Work to complete: Copy out all of the data exactly as it appears.

Data segment:
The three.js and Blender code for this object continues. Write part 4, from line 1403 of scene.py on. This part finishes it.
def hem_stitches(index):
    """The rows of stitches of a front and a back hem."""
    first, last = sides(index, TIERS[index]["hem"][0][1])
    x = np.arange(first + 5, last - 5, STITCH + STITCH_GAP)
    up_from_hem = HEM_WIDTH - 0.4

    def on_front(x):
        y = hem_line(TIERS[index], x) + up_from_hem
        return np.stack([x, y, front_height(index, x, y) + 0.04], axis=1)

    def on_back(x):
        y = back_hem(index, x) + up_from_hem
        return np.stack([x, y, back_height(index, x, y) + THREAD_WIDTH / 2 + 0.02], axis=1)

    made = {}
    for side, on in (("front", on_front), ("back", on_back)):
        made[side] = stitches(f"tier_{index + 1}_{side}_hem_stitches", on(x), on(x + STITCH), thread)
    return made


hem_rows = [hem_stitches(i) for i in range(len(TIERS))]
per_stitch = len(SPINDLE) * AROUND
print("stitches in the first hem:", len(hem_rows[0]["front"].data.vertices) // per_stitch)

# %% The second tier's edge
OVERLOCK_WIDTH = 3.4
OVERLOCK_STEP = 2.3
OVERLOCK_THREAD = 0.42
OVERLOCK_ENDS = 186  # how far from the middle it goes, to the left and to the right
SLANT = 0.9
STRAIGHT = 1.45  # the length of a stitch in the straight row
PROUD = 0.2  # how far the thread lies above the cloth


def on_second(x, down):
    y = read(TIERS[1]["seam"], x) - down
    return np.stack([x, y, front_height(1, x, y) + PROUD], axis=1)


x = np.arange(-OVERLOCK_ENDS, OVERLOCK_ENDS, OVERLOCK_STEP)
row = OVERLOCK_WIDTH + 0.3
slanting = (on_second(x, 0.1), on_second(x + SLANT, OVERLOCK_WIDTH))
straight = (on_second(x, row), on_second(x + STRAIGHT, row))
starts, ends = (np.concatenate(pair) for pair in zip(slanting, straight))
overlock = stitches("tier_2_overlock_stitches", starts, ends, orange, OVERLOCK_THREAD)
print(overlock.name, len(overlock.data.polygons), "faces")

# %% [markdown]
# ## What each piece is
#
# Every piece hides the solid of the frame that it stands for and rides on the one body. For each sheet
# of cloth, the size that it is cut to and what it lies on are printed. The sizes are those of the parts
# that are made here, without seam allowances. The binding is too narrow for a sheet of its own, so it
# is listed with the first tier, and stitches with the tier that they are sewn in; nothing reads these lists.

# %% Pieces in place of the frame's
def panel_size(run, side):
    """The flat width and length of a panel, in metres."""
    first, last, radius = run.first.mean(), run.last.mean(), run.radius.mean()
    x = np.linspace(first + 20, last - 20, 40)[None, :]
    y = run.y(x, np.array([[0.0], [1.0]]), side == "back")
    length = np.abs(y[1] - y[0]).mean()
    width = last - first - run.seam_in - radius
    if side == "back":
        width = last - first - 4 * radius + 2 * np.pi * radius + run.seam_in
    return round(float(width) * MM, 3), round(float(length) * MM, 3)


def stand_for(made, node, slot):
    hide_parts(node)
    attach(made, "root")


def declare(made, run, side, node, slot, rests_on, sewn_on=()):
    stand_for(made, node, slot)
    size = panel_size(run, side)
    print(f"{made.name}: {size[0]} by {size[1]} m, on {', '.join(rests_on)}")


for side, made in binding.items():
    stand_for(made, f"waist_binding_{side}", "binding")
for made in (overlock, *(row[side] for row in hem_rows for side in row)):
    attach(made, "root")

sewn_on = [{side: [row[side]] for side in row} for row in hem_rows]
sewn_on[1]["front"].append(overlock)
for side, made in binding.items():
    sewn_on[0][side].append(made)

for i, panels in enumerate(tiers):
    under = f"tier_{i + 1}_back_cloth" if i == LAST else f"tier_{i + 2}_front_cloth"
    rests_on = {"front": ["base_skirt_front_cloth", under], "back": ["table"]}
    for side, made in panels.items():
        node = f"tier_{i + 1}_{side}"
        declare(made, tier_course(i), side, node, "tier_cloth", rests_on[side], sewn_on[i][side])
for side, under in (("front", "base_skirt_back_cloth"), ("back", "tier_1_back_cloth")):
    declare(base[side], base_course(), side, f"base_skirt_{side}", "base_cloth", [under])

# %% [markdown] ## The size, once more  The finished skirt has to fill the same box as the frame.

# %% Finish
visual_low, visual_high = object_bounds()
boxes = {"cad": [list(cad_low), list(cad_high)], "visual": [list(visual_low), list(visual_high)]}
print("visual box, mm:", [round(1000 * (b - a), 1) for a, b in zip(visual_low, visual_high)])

Exercise solution:
The three.js and Blender code for this object continues. Write part 4, from line 1403 of scene.py on. This part finishes it.
def hem_stitches(index):
    """The rows of stitches of a front and a back hem."""
    first, last = sides(index, TIERS[index]["hem"][0][1])
    x = np.arange(first + 5, last - 5, STITCH + STITCH_GAP)
    up_from_hem = HEM_WIDTH - 0.4

    def on_front(x):
        y = hem_line(TIERS[index], x) + up_from_hem
        return np.stack([x, y, front_height(index, x, y) + 0.04], axis=1)

    def on_back(x):
        y = back_hem(index, x) + up_from_hem
        return np.stack([x, y, back_height(index, x, y) + THREAD_WIDTH / 2 + 0.02], axis=1)

    made = {}
    for side, on in (("front", on_front), ("back", on_back)):
        made[side] = stitches(f"tier_{index + 1}_{side}_hem_stitches", on(x), on(x + STITCH), thread)
    return made


hem_rows = [hem_stitches(i) for i in range(len(TIERS))]
per_stitch = len(SPINDLE) * AROUND
print("stitches in the first hem:", len(hem_rows[0]["front"].data.vertices) // per_stitch)

# %% The second tier's edge
OVERLOCK_WIDTH = 3.4
OVERLOCK_STEP = 2.3
OVERLOCK_THREAD = 0.42
OVERLOCK_ENDS = 186  # how far from the middle it goes, to the left and to the right
SLANT = 0.9
STRAIGHT = 1.45  # the length of a stitch in the straight row
PROUD = 0.2  # how far the thread lies above the cloth


def on_second(x, down):
    y = read(TIERS[1]["seam"], x) - down
    return np.stack([x, y, front_height(1, x, y) + PROUD], axis=1)


x = np.arange(-OVERLOCK_ENDS, OVERLOCK_ENDS, OVERLOCK_STEP)
row = OVERLOCK_WIDTH + 0.3
slanting = (on_second(x, 0.1), on_second(x + SLANT, OVERLOCK_WIDTH))
straight = (on_second(x, row), on_second(x + STRAIGHT, row))
starts, ends = (np.concatenate(pair) for pair in zip(slanting, straight))
overlock = stitches("tier_2_overlock_stitches", starts, ends, orange, OVERLOCK_THREAD)
print(overlock.name, len(overlock.data.polygons), "faces")

# %% [markdown]
# ## What each piece is
#
# Every piece hides the solid of the frame that it stands for and rides on the one body. For each sheet
# of cloth, the size that it is cut to and what it lies on are printed. The sizes are those of the parts
# that are made here, without seam allowances. The binding is too narrow for a sheet of its own, so it
# is listed with the first tier, and stitches with the tier that they are sewn in; nothing reads these lists.

# %% Pieces in place of the frame's
def panel_size(run, side):
    """The flat width and length of a panel, in metres."""
    first, last, radius = run.first.mean(), run.last.mean(), run.radius.mean()
    x = np.linspace(first + 20, last - 20, 40)[None, :]
    y = run.y(x, np.array([[0.0], [1.0]]), side == "back")
    length = np.abs(y[1] - y[0]).mean()
    width = last - first - run.seam_in - radius
    if side == "back":
        width = last - first - 4 * radius + 2 * np.pi * radius + run.seam_in
    return round(float(width) * MM, 3), round(float(length) * MM, 3)


def stand_for(made, node, slot):
    hide_parts(node)
    attach(made, "root")


def declare(made, run, side, node, slot, rests_on, sewn_on=()):
    stand_for(made, node, slot)
    size = panel_size(run, side)
    print(f"{made.name}: {size[0]} by {size[1]} m, on {', '.join(rests_on)}")


for side, made in binding.items():
    stand_for(made, f"waist_binding_{side}", "binding")
for made in (overlock, *(row[side] for row in hem_rows for side in row)):
    attach(made, "root")

sewn_on = [{side: [row[side]] for side in row} for row in hem_rows]
sewn_on[1]["front"].append(overlock)
for side, made in binding.items():
    sewn_on[0][side].append(made)

for i, panels in enumerate(tiers):
    under = f"tier_{i + 1}_back_cloth" if i == LAST else f"tier_{i + 2}_front_cloth"
    rests_on = {"front": ["base_skirt_front_cloth", under], "back": ["table"]}
    for side, made in panels.items():
        node = f"tier_{i + 1}_{side}"
        declare(made, tier_course(i), side, node, "tier_cloth", rests_on[side], sewn_on[i][side])
for side, under in (("front", "base_skirt_back_cloth"), ("back", "tier_1_back_cloth")):
    declare(base[side], base_course(), side, f"base_skirt_{side}", "base_cloth", [under])

# %% [markdown] ## The size, once more  The finished skirt has to fill the same box as the frame.

# %% Finish
visual_low, visual_high = object_bounds()
boxes = {"cad": [list(cad_low), list(cad_high)], "visual": [list(visual_low), list(visual_high)]}
print("visual box, mm:", [round(1000 * (b - a), 1) for a, b in zip(visual_low, visual_high)])